IEMOCAP Performance:
- Achieved 76.09% Weighted Accuracy (wa-ACC) and 75.64% Weighted F1 (wa-F1).
- Outperformed the second-best model (DEDNet) by 1.62% in accuracy and 1.85% in F1 score.
- Showed significant improvements in recognizing complex emotions like anger, excited, and frustrated.
MELD Performance:
- Achieved 66.07% wa-ACC and 66.18% wa-F1.
- While the margin was smaller due to the dataset's high class imbalance and multi-speaker complexity, the model still outperformed most baselines, particularly in categories like surprise.
Ablation Studies:
- Removing the DiffRGCN or Relational Subgraphs caused significant performance drops, validating the necessity of dynamic graph modeling.
- Removing the Adaptive Modality Balancing reduced performance, confirming its role in mitigating modality imbalance.
- The model demonstrated robustness under extreme modality imbalance (e.g., 80% text weight) and high noise levels (Gaussian noise up to 0.7 standard deviation).

5. Significance and Conclusion

The paper presents a significant advancement in multimodal dialogue emotion recognition by addressing the dual challenges of dynamic dependency modeling and modality imbalance.
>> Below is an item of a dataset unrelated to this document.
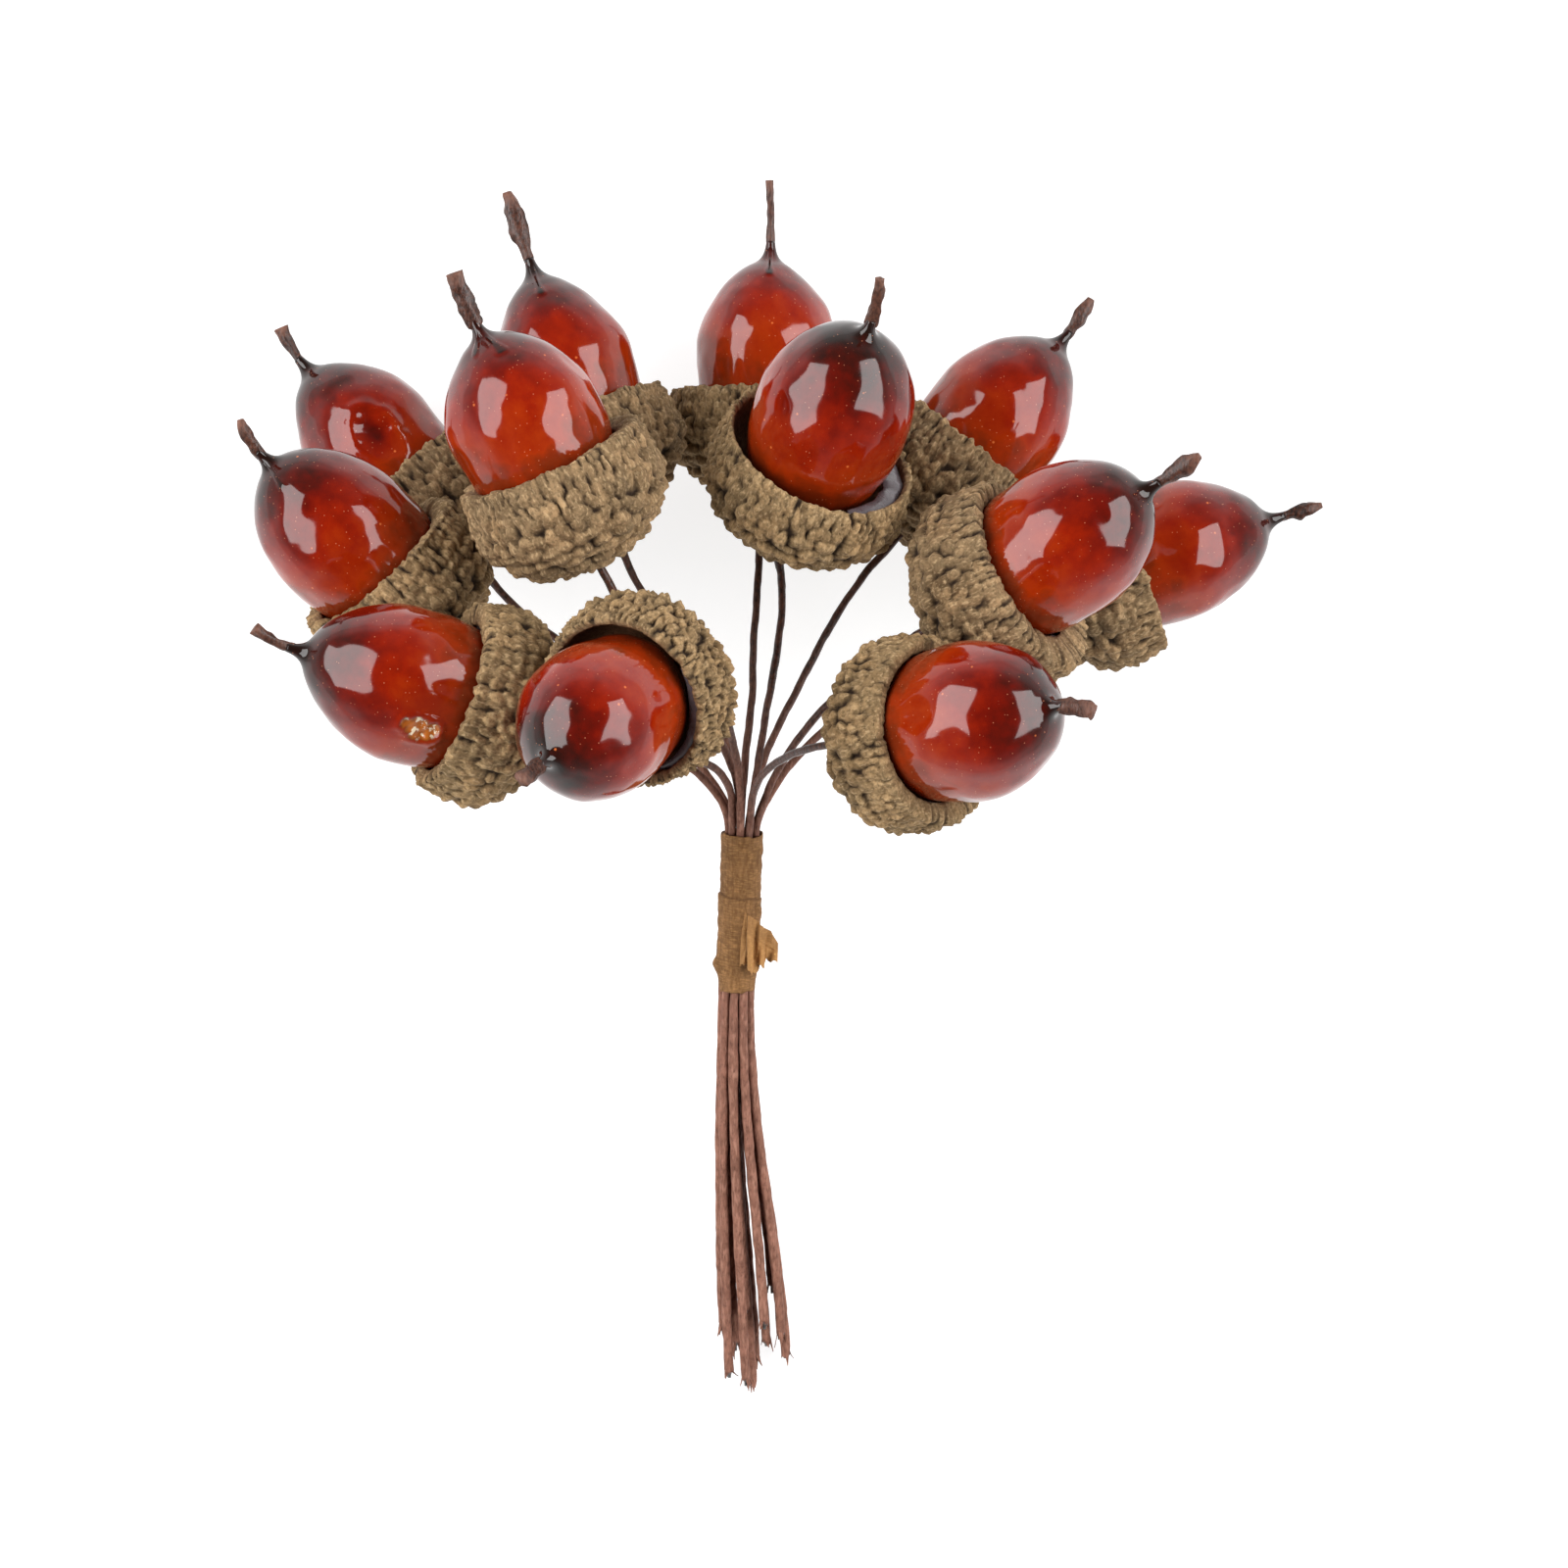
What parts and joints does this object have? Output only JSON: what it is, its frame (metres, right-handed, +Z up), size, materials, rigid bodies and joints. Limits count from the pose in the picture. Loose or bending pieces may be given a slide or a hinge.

Theoretical Impact: The introduction of "differential attention" provides a new paradigm for noise reduction in graph neural networks by explicitly modeling the difference between attention distributions rather than just aggregating them.
Practical Impact: The adaptive balancing mechanism offers a robust solution for real-world scenarios where data quality varies across modalities (e.g., poor audio in noisy environments), ensuring that the system does not rely solely on the most reliable (but potentially biased) modality.
Future Work: The authors acknowledge computational overhead as a limitation for edge deployment and plan to explore lightweight graph designs and model compression techniques.

In summary, AMB-DSGDN effectively captures the dynamic, phased evolution of emotions in conversations while ensuring a balanced contribution from all sensory inputs, setting a new benchmark for multimodal emotion recognition.